◆ **EXERCISE REQUIREMENTS**
Return every line of the data below that includes the string "this".

◆ **RECORDS SUPPLIED**
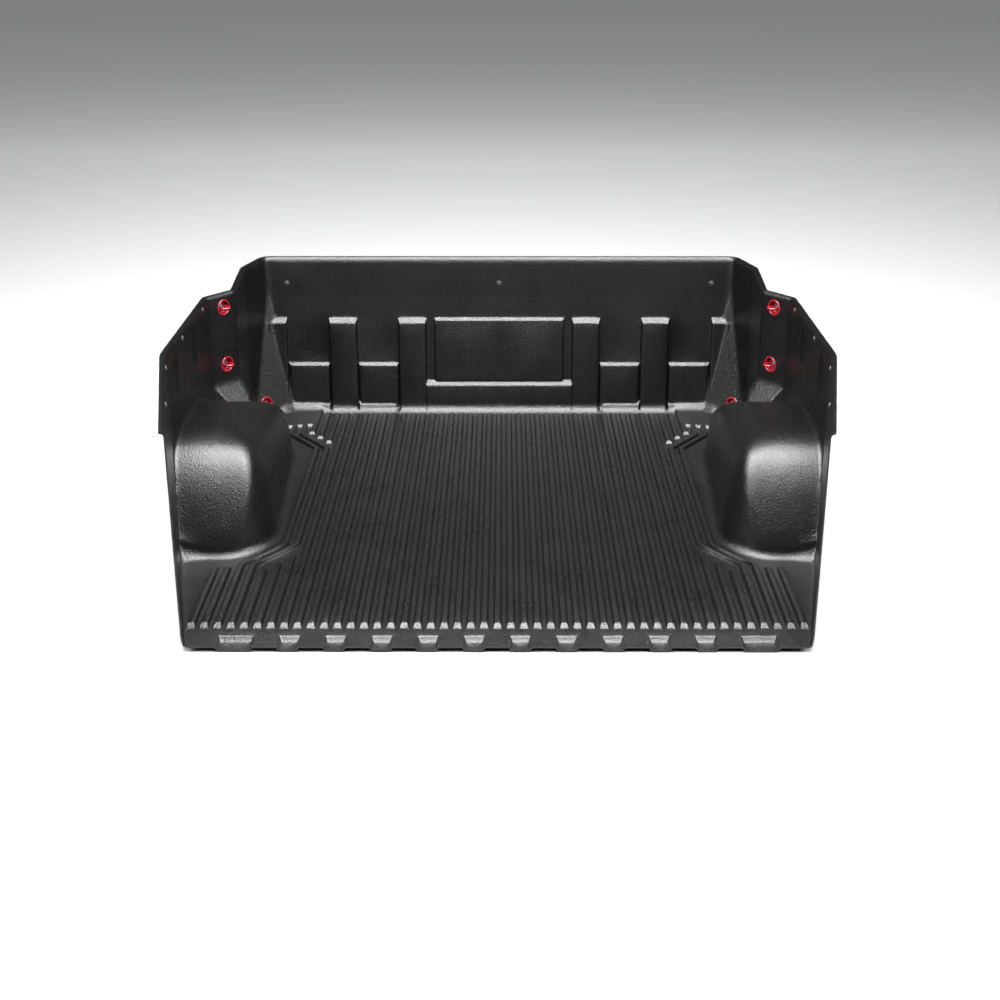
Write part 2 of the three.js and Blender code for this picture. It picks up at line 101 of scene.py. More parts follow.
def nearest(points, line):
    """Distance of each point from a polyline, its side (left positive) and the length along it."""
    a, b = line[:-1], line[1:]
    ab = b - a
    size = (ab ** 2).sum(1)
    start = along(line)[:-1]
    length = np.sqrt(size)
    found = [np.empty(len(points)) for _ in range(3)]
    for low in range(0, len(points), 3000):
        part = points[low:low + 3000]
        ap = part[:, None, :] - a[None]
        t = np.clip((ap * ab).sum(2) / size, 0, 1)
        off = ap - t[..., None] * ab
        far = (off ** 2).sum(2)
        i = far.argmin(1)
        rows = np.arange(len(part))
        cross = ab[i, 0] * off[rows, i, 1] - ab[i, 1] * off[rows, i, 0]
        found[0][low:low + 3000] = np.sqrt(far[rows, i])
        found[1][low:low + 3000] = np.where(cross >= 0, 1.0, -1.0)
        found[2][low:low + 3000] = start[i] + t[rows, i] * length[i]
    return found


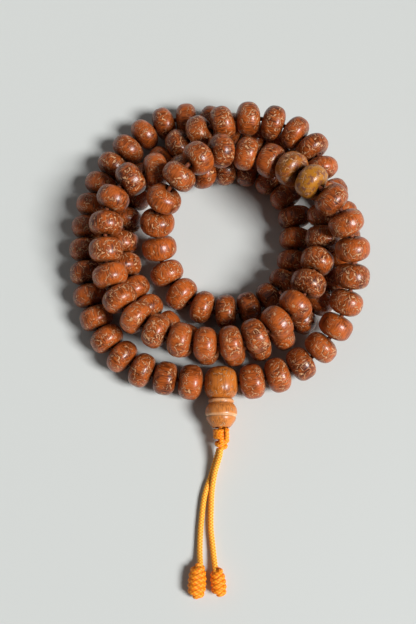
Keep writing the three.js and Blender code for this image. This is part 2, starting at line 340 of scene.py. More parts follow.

◆ **CORRECT OUTPUT**
Write part 2 of the three.js and Blender code for this picture. It picks up at line 101 of scene.py. More parts follow.
Keep writing the three.js and Blender code for this image. This is part 2, starting at line 340 of scene.py. More parts follow.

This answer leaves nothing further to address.